Венец и одновременно средостение "Записок Планшетной крысы" — повесть "Медный Гога": диалог с Товстоноговым, титаническое lamento последнего из могикан, обреченного безмолвно наблюдать за разорением родовых гнезд. Ни на секунду не теряя чувства собственного достоинства, патриарх русского театра не столько выносит мелкотравчатой современной реальности приговор, сколько ставит ей жесткий, безжалостный диагноз. Кочергин, разумеется, и предположить не мог, что за несколько месяцев до выхода из печати своей книги он встанет у истоков нового БДТ, пережившего годы безвременья и пересочиняемого теперь худруком театра Андреем Могучим. Способность говорить без обиняков — качество, не слишком свойственное театральным людям или театральной прозе. Начисто лишенный возрастного брюзжания "Медный Гога" обескураживает прежде всего своей последней прямотой: финал "Записок Планшетной крысы" — это текст, написанный человеком, по оставшейся с сиротского уличного детства привычке по сей день носящим за пазухой заточку.

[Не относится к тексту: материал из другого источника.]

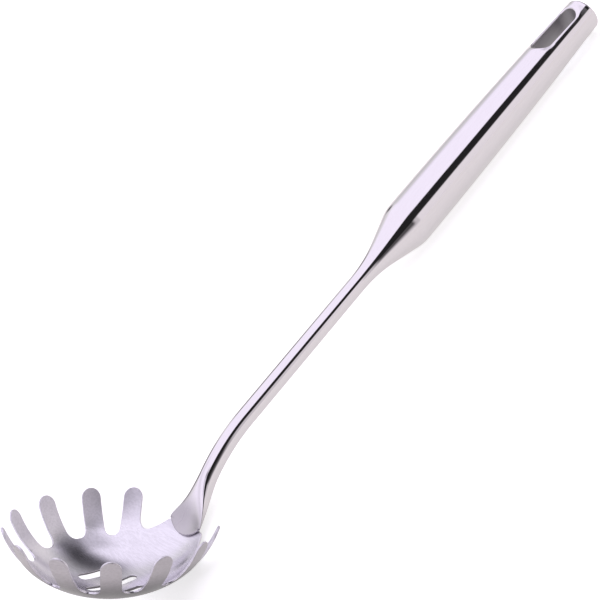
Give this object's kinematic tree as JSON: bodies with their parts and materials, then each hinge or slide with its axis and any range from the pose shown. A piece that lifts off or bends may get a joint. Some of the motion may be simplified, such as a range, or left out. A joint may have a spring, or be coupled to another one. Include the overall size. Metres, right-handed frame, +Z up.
{
  "type": "pasta server",
  "caption": "All-steel pasta server: a deep round bowl with rounded tines and drain slots, spot welded to a bent round shank with a hollow domed grip and a hanging slot.",
  "frame": {"origin": "middle of the bounding box, on the table that the server rests on", "axes": "+X from the bowl towards the end of the grip, +Y across the bowl, +Z up, as it rests on a table on the back of its bowl and on its grip"},
  "size_m": [0.3524, 0.083, 0.0595],
  "materials": {
    "satin_steel": "satin stainless steel, finely brushed",
    "polished_steel": "mirror polished stainless steel",
    "weld_metal": "weld metal, ground flush and polished over"
  },
  "bodies": {
    "root": {"bowl": "satin_steel", "shank": "polished_steel", "pad_spot_welds": "weld_metal", "grip_front_shell": "polished_steel", "grip_back_shell": "polished_steel", "hang_slot_liner": "polished_steel", "end_cap": "polished_steel", "neck_weld": "weld_metal", "cap_weld": "weld_metal"}
  },
  "joints": []
}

У Чехова в "Лебединой песне" заснувший в гримерке после бенефиса пожилой артист, выйдя на опустевшую сцену, в ужасе отшатывается от рампы, осознав, что отдал жизнь служению "черной бездонной яме, могиле, в которой прячется смерть". За вроде бы выспренно-романтической метафорой скрывается на редкость трезвое понимание театральной природы: драма — искусство эфемерное, лишенное каких бы то ни было инструментов фиксации и пожирающееся жерлом вечности в миг своего рождения. Из отчаянно сопротивляющихся движению реки времен цепких кочергинских очерков безвозвратно ушедшего театрального быта постепенно вырастает картина культурной Атлантиды, жизнь которой реконструируется с документальной точностью не археолога-исследователя, но сотворца, непосредственного участника описываемых событий. Это качество превращает "Записки Планшетной крысы" не просто в, как сказали бы англичане, definitive text по новейшей истории отечественного театра, но в увлекательнейший "роман жизни", в котором сперва дышат почва и судьба ("Он, конечно, не знал, какую я жизнь нюхал и из какой России взялся" — motto, повторяемое Кочергиным не раз и не два) — и только потом начинается искусство.